Organisers of last weekend’s Unite the Right rally in Charlottesville, home of the University of Virginia, said they were protesting against the city’s decision to remove from a public park a statue of Robert E Lee, a Civil War hero of the South, who lost the battle to defend slavery.
Spencer had secured permission to gather in the city park, and thousands of demonstrators, many of them counter-demonstrators, were expected to show up.
Chants reminiscent of Nazi Germany
City officials tried to relocate the rally further away but the night before it was to be held a federal judge affirmed the group’s right to assemble at the park.
After the judge’s ruling, more than 200 white nationalists, mostly male and many bearing lit torches, marched across the grounds of the University of Virginia, repeating chants such as “Jews will not replace us” and other references reminiscent of Nazi Germany. At one point, the university’s dean of students was hit with a torch.
Campus police, citing unlawful assembly, ordered them to disperse.
The Foundation for Individual Rights in Education or FIRE, an ardent defender of the rights of college students and faculty to express even the most repugnant messages on campus, said in a statement that it would not intervene in either of the controversies – at Texas A&M and the University of Florida – because neither event was organised by students or faculty.

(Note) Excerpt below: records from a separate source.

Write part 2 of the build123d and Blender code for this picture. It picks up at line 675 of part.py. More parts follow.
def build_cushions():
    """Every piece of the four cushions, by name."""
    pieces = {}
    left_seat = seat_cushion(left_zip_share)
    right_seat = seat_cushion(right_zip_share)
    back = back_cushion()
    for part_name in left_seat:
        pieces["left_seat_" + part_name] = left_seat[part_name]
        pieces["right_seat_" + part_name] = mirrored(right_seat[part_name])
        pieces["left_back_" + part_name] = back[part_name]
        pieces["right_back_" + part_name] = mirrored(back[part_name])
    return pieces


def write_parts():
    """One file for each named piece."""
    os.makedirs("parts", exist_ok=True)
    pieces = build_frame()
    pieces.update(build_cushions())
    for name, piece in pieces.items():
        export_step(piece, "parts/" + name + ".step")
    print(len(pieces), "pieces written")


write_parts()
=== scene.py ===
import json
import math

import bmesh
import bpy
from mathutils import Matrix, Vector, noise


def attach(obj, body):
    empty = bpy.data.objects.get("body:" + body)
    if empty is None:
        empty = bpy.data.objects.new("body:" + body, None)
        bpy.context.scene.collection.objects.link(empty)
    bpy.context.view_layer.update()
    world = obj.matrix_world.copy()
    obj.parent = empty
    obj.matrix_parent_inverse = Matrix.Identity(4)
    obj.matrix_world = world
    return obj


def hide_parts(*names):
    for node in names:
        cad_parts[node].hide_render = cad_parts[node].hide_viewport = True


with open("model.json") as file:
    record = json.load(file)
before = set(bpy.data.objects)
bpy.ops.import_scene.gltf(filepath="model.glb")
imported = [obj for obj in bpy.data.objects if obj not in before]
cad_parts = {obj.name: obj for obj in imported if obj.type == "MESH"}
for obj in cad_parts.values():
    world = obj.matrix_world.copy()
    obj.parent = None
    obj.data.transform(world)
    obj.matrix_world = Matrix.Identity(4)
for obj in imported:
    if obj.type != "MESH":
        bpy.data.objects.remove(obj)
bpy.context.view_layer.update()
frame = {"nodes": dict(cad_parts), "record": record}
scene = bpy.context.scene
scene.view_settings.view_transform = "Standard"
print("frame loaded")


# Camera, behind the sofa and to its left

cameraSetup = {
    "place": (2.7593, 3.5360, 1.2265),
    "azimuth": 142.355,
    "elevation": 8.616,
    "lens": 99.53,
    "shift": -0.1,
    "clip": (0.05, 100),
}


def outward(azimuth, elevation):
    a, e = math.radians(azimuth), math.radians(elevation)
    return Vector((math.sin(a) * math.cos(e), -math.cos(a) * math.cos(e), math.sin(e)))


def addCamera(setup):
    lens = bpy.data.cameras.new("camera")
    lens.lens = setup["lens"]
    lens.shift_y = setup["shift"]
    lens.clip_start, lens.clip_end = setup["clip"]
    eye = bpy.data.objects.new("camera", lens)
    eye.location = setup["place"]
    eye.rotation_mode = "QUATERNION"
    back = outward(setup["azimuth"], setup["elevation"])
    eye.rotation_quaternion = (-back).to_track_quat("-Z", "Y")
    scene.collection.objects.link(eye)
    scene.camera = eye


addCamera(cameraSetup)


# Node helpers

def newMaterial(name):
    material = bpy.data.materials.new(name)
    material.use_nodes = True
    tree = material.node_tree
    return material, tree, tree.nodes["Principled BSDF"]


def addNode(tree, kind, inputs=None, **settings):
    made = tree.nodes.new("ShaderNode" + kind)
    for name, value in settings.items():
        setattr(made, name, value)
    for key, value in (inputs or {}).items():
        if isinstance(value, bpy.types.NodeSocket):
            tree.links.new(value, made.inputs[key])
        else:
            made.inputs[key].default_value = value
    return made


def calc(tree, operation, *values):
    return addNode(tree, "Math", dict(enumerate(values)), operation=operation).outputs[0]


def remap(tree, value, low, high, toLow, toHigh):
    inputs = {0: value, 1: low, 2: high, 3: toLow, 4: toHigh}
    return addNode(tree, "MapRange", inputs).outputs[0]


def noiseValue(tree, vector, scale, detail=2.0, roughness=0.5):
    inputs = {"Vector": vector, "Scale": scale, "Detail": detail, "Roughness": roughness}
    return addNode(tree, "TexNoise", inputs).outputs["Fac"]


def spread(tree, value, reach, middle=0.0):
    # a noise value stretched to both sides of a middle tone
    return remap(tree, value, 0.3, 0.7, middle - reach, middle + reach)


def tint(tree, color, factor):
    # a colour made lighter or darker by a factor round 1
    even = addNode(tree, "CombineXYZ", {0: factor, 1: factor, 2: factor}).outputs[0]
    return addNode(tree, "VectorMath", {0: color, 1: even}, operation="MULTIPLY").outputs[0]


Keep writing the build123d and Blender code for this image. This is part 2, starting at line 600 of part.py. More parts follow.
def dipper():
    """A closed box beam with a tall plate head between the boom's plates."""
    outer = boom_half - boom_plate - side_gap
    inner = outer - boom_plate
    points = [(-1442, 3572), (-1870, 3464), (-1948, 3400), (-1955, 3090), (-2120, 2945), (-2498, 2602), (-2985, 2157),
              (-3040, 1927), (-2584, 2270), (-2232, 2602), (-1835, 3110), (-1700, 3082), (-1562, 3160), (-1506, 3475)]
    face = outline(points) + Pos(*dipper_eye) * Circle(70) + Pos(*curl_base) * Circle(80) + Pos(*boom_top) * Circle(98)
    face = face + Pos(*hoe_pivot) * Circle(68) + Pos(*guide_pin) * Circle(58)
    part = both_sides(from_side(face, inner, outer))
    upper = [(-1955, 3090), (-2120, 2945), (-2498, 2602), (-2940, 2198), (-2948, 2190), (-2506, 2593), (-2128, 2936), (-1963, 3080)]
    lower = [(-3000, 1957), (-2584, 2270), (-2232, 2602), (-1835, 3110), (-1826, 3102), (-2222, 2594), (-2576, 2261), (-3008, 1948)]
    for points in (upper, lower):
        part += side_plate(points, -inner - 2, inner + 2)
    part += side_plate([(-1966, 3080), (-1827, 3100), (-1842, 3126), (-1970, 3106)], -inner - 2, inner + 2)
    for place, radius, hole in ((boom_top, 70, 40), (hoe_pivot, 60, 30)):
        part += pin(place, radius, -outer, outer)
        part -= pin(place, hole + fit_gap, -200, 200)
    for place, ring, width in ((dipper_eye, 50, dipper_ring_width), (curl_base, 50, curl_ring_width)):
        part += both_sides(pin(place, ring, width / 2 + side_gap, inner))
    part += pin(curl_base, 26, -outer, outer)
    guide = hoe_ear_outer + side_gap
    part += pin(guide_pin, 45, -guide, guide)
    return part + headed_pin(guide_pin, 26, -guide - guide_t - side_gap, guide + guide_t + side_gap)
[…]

But FIRE spokesman Will Creeley said: “Non-specific concerns about safety or disruption must not be used as a pretext for cancelling unpopular speakers” and that violence “committed in one location by members of a group is generally not a sufficient justification for cancelling or prohibiting group members from speaking in another location”.
Nevertheless, “violence is never an acceptable response to protected speech or peaceful protest,” Creeley added. “If the relentless tumult of recent months is any indication, the coming academic year may pose a severe test to our national commitment to peaceful assembly and freedom of expression.”